The STAR method is this:
- ST: The situation or task you were put into. This should be a single- specific event or project.
- A: The actions you took. Specifically, describe what you were responsible for and how it fit into the overall situation.
- R: The results you obtained. These results should be clearly tied to your actions- so the listener is able to understand the cause/effect relationship between them.
Values-Match Your Answer:
Your answer needs to do more than just be specific. It also needs to demonstrate clear critical thinking and good judgment. What constitutes good judgment is partially in the eye of the beholder, though, and that means understanding the corporate mission and values of the company you are interviewing with. This ensures that your answer provides them with the kind of judgment they hope to see in a candidate that they want to hire.
Maintain a Positive Approach:
The goal with these questions is to demonstrate how deftly you are able to manage difficult situations and resolve them. This means that whatever the situation was that led to your use of good judgment or logic, the emphasis should be on your actions and their favorable results. You need to explain the problem in a way that clearly shows why it is a problem, but staying mired in its negative effects and outcomes will not advance your explanation, so you need to keep the outline of the problem as value-neutral as possible while you highlight the details the listener needs to know.
Keep Things Concise:
Behavioral interview questions have a tendency to invite longer answers than traditional interview questions do, but it is important to keep them to a manageable length to avoid rambling. The longer you take to answer, the more likely it is that the listener will miss a detail or misunderstand the point. The best answers will last about as long as an elevator speech—long enough to tell a clear, brief story and make a point, but that is all.

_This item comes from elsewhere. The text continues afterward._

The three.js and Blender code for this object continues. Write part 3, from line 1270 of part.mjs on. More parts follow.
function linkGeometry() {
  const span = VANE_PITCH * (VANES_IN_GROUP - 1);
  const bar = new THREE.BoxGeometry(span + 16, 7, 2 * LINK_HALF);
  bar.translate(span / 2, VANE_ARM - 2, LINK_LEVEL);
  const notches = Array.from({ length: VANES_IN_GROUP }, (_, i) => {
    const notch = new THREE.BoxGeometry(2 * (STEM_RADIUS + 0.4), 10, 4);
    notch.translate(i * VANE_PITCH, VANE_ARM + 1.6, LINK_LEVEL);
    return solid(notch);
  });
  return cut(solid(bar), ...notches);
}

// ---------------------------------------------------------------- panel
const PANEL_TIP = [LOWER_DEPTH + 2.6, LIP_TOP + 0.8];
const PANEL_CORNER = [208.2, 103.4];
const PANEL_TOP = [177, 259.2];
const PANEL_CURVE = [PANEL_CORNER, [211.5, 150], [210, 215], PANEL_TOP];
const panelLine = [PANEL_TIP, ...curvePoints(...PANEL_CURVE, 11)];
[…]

Sample Interview Answer: For Give An Example Of An Occasion When You Used Logic To Solve A Problem
After my last promotion, when I was left in charge of running the loading dock for the entire second shift, we had a problem with our label printer giving us UPCs that did not match the orders going out. No matter what we did, the software said that things would scan correctly, but the actual hand scanners were giving us different inputs. I organized a cross-shift problem solving team that spent the next day going back through our product codes and orders to find the discrepancy so that we had the shortest possible delay on properly packing and shipping out orders, and I helped to keep our packing department moving forward during the delay by designing and implementing a short-term hand-tracking system that sidestepped the computer until the crisis was over. That way, our longest delay shipping out an order was 48 hours.
Your own answers to behavioral interview questions should be about this specific- and they should also reflect the same kinds of stages of description and explanation. To get to your best response- keep practicing throughout your interview preparation period.